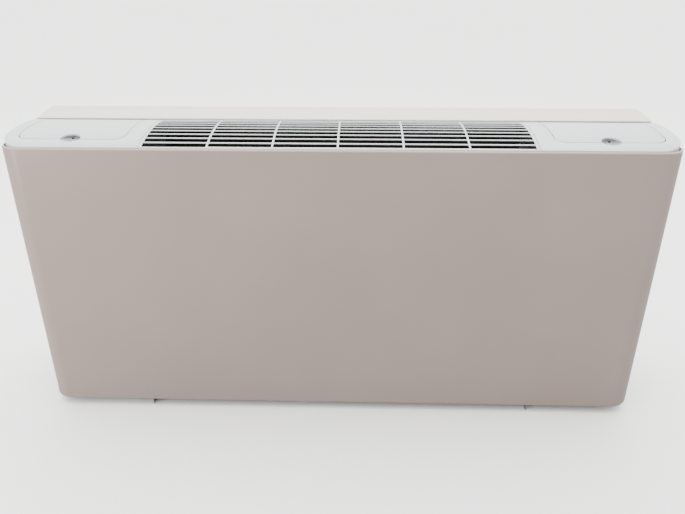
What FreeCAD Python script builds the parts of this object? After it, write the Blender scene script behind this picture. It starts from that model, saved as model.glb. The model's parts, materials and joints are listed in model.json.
--
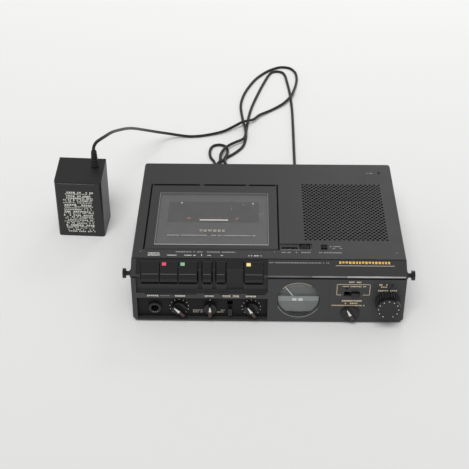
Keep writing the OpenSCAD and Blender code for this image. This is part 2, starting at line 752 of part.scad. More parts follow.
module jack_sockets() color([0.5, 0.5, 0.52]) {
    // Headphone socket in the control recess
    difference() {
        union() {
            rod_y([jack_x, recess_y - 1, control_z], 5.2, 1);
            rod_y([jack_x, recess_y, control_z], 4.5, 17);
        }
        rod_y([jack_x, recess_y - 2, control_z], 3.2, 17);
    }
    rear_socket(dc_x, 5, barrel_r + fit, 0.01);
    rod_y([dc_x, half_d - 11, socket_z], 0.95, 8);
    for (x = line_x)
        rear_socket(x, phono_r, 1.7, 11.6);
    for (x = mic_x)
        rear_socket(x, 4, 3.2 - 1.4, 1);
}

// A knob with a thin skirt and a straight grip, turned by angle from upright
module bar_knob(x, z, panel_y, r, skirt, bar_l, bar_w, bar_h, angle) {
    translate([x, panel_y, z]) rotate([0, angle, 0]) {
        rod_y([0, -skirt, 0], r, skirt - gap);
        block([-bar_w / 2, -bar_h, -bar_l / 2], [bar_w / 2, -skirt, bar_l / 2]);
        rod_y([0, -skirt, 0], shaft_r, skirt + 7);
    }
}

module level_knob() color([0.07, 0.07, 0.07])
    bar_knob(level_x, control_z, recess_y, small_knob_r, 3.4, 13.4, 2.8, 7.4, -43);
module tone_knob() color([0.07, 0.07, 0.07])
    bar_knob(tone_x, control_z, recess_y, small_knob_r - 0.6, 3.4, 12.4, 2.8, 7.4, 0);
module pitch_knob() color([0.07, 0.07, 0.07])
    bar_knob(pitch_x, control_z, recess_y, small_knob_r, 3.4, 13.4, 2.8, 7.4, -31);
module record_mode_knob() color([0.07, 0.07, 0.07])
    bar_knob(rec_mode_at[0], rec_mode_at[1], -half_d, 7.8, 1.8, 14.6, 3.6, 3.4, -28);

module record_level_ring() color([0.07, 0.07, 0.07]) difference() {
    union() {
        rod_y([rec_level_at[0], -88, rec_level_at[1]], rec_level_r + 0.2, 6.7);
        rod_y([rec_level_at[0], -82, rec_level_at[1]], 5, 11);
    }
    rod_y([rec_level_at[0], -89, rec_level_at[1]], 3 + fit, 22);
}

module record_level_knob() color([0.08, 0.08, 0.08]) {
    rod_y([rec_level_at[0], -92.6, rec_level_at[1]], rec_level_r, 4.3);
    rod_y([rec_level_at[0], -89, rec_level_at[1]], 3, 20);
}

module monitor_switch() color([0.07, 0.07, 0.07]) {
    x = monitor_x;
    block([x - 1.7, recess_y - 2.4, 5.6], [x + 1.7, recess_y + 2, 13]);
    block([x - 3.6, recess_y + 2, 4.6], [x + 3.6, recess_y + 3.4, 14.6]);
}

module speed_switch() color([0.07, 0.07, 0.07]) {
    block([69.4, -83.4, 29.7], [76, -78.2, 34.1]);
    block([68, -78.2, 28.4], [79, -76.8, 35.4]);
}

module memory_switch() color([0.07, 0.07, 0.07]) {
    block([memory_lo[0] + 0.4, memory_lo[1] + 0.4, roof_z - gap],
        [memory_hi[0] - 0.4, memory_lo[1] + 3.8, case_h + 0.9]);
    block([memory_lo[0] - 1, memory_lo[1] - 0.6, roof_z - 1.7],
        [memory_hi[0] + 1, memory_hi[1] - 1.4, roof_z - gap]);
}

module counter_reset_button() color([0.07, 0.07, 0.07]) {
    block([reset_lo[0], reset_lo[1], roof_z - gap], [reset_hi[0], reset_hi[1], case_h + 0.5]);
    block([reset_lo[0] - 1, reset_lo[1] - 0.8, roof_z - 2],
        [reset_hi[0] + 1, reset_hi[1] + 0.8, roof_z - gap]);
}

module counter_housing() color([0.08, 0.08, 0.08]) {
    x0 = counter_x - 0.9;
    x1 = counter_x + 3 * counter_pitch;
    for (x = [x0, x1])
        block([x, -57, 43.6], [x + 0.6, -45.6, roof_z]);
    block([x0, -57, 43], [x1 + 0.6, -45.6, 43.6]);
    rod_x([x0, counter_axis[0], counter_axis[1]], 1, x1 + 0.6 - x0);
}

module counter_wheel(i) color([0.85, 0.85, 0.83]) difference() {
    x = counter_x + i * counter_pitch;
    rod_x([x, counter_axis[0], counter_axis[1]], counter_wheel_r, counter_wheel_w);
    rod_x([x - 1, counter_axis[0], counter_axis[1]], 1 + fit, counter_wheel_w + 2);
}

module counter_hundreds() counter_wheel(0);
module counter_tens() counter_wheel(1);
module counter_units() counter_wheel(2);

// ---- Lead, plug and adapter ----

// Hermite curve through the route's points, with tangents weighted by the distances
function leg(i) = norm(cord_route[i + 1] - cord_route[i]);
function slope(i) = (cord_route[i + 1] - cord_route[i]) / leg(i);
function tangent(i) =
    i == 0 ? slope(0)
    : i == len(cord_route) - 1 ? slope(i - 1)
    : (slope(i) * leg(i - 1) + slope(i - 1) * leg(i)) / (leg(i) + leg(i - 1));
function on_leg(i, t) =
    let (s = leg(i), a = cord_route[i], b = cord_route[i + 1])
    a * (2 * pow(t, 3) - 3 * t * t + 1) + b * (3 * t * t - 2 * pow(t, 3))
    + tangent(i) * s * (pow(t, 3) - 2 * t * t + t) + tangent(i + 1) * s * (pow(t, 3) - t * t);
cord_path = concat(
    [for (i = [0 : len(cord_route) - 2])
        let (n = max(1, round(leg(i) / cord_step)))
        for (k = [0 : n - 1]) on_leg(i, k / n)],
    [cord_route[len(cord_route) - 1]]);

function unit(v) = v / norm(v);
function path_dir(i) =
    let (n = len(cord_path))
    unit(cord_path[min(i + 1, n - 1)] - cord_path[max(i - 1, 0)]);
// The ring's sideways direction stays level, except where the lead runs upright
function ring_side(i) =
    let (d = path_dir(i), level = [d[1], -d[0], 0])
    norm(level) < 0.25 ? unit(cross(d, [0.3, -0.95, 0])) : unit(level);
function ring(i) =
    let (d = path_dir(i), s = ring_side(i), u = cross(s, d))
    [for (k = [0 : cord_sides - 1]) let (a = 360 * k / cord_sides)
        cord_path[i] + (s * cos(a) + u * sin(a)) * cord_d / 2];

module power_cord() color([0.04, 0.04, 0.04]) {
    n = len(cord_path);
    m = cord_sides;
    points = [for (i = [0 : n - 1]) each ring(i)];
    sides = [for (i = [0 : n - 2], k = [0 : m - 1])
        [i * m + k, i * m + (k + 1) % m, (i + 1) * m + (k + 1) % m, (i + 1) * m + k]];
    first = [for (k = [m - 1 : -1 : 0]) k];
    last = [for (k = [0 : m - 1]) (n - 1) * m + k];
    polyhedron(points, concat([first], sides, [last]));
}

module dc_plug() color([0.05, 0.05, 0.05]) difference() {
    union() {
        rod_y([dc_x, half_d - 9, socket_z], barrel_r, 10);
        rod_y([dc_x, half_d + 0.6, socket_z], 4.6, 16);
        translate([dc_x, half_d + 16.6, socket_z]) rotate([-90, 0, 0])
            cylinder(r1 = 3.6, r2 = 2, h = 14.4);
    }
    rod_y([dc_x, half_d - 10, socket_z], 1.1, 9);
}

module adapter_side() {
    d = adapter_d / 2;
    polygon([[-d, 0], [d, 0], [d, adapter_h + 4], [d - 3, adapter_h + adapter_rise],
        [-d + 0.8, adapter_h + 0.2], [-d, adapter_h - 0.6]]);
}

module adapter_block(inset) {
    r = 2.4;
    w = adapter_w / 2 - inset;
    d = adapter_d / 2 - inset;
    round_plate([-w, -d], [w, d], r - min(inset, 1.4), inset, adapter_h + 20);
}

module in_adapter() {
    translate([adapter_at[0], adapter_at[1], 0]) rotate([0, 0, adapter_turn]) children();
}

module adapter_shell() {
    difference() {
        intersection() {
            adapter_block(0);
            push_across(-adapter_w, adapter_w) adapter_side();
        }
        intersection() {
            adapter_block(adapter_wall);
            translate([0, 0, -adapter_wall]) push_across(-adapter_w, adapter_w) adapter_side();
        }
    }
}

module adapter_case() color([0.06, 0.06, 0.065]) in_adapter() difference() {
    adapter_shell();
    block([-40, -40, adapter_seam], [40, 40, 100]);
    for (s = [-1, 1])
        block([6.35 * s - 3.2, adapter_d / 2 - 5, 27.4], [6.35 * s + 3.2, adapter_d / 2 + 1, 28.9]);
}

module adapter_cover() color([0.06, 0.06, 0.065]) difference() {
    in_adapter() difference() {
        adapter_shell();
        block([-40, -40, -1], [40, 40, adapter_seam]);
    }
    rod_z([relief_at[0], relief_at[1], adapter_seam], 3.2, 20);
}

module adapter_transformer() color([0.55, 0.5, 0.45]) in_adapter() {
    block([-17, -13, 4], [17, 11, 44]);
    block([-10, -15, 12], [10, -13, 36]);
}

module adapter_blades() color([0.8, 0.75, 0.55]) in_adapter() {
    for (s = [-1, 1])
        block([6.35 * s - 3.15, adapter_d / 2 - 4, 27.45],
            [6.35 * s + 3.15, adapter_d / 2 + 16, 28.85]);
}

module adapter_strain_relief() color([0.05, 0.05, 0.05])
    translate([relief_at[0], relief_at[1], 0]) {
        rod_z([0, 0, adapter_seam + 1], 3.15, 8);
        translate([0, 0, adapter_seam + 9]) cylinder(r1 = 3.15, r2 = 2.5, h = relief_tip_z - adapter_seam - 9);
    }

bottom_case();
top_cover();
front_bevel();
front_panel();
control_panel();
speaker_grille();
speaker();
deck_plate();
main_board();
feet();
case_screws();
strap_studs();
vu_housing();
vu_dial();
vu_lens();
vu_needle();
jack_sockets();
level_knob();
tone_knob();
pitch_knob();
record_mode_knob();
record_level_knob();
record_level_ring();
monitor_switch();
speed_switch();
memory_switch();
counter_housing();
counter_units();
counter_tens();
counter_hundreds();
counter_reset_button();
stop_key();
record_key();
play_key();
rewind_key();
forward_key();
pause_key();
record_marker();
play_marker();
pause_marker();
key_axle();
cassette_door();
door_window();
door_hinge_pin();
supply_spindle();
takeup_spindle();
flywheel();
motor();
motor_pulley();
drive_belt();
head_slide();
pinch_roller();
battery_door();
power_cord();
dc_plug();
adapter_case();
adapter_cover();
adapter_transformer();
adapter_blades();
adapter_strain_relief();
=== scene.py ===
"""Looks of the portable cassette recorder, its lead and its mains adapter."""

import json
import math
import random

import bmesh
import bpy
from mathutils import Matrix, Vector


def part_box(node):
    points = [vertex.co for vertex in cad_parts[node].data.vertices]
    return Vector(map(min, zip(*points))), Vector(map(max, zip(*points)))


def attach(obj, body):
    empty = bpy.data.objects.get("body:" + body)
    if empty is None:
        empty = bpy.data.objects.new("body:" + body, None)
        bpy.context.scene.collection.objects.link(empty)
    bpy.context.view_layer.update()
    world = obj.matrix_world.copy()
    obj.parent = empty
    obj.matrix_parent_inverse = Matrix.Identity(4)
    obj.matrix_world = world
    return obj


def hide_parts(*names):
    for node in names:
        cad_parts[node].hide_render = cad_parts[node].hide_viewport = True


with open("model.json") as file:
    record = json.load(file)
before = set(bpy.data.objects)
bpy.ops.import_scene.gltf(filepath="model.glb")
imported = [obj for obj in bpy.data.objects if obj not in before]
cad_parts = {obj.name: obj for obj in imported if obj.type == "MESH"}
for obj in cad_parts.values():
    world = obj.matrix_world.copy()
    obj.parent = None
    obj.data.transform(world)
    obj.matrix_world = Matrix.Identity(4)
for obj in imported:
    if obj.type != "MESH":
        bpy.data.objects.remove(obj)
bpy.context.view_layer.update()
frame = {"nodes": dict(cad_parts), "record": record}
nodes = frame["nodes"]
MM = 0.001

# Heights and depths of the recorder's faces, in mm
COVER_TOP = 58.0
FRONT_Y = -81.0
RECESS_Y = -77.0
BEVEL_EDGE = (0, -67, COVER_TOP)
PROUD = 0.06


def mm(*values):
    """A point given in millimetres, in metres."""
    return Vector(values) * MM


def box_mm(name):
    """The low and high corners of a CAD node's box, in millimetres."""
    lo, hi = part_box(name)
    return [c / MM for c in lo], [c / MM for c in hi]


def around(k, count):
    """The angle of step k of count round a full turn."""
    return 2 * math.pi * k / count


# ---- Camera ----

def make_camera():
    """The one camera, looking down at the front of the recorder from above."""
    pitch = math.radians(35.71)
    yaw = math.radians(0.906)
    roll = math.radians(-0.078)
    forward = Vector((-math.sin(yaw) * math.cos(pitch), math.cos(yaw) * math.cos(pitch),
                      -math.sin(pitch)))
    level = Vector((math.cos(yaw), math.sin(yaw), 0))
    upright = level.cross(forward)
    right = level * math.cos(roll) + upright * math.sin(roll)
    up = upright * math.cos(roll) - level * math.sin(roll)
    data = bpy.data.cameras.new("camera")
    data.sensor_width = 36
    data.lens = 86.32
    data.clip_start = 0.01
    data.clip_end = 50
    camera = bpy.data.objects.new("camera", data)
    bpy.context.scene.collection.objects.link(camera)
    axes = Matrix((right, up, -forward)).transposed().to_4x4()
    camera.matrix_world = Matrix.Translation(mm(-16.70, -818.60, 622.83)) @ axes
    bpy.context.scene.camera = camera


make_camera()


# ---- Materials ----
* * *
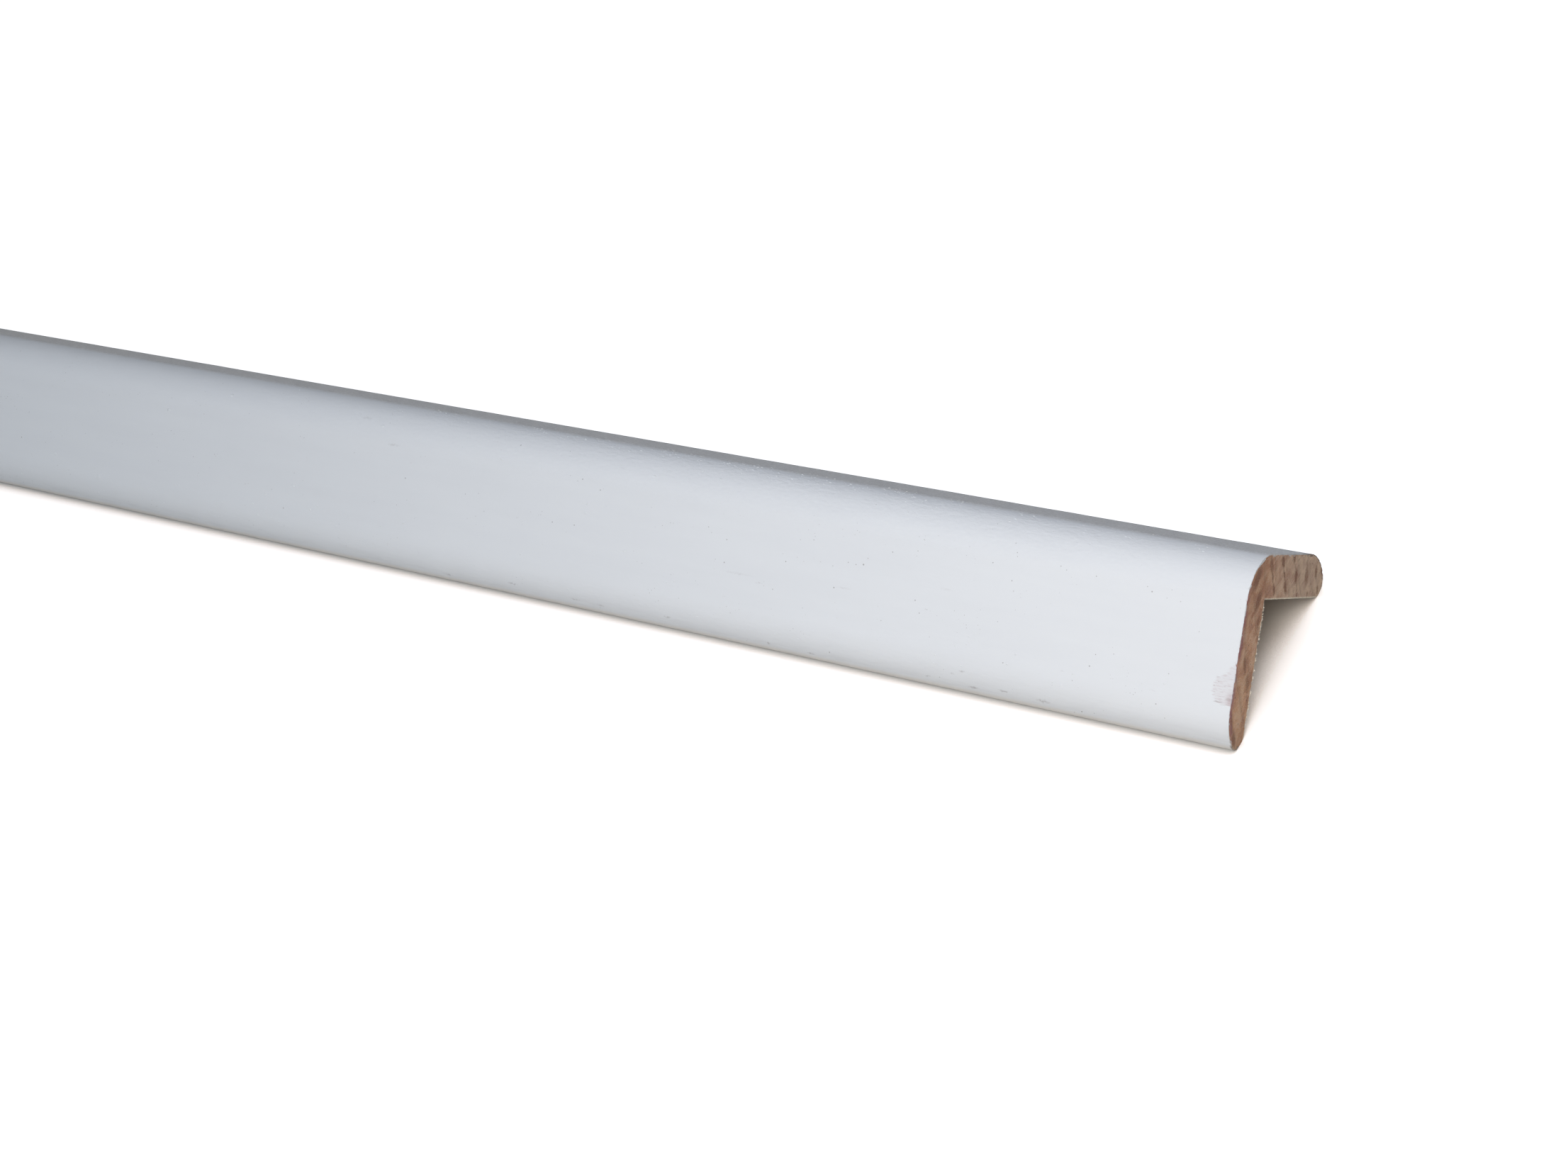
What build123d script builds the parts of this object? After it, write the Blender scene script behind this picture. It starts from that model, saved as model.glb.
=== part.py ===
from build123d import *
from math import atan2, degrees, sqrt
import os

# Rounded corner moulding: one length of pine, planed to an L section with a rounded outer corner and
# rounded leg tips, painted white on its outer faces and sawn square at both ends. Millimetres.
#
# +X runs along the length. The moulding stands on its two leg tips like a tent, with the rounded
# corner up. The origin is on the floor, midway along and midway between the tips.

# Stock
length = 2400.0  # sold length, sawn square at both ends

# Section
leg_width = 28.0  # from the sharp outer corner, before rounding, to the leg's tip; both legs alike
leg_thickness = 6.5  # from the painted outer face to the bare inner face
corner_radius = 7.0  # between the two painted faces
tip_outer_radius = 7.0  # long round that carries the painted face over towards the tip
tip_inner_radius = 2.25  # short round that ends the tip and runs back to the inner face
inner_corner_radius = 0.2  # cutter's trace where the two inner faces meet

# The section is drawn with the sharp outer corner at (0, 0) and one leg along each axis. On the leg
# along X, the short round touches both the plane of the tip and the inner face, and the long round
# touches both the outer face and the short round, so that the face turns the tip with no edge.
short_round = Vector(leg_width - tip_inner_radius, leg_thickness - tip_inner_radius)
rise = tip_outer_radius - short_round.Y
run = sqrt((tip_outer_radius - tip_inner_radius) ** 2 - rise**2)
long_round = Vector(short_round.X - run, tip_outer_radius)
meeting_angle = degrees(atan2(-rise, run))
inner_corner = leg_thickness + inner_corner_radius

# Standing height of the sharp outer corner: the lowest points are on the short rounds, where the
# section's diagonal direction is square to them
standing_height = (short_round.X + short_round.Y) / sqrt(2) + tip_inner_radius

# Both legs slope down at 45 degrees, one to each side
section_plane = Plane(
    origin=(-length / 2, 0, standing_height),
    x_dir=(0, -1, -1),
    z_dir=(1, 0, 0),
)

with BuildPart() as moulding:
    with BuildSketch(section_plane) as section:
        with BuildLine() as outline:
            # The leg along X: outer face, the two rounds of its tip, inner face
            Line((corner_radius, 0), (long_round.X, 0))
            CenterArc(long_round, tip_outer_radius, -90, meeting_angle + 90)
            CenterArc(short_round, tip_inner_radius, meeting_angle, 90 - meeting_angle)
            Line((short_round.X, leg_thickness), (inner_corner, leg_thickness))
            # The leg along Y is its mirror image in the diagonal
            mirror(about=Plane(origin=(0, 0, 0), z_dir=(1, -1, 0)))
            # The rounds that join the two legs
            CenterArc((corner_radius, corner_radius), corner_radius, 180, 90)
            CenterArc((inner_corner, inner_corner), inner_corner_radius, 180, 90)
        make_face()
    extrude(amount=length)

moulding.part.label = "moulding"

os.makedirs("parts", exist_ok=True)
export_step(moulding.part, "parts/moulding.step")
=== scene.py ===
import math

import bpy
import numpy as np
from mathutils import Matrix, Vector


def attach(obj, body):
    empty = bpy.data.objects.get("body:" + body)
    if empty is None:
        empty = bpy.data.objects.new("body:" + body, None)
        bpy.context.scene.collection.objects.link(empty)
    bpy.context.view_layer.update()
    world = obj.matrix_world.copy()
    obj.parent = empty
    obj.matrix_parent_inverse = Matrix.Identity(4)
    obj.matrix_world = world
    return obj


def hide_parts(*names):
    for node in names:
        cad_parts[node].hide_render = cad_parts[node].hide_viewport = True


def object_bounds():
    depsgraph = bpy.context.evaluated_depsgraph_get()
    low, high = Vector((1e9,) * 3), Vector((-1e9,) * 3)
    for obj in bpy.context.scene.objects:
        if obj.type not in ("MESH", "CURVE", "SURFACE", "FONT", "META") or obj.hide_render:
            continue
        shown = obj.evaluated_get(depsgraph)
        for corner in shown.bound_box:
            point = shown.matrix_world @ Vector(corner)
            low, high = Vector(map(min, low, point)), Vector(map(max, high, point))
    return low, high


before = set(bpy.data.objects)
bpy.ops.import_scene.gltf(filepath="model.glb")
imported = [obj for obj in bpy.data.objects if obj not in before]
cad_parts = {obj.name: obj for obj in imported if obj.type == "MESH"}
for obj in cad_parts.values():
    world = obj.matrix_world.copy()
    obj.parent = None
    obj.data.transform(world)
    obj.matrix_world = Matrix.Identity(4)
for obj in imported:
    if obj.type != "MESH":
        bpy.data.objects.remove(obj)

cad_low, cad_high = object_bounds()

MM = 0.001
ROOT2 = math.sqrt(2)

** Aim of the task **
Copy out precisely the lines that begin at the line containing "point = shown.matrix_world" and end at the line containing "ROOT2 = math.sqrt(2)", including both; write nothing else.

** Exercise response **
            point = shown.matrix_world @ Vector(corner)
            low, high = Vector(map(min, low, point)), Vector(map(max, high, point))
    return low, high


before = set(bpy.data.objects)
bpy.ops.import_scene.gltf(filepath="model.glb")
imported = [obj for obj in bpy.data.objects if obj not in before]
cad_parts = {obj.name: obj for obj in imported if obj.type == "MESH"}
for obj in cad_parts.values():
    world = obj.matrix_world.copy()
    obj.parent = None
    obj.data.transform(world)
    obj.matrix_world = Matrix.Identity(4)
for obj in imported:
    if obj.type != "MESH":
        bpy.data.objects.remove(obj)

cad_low, cad_high = object_bounds()

MM = 0.001
ROOT2 = math.sqrt(2)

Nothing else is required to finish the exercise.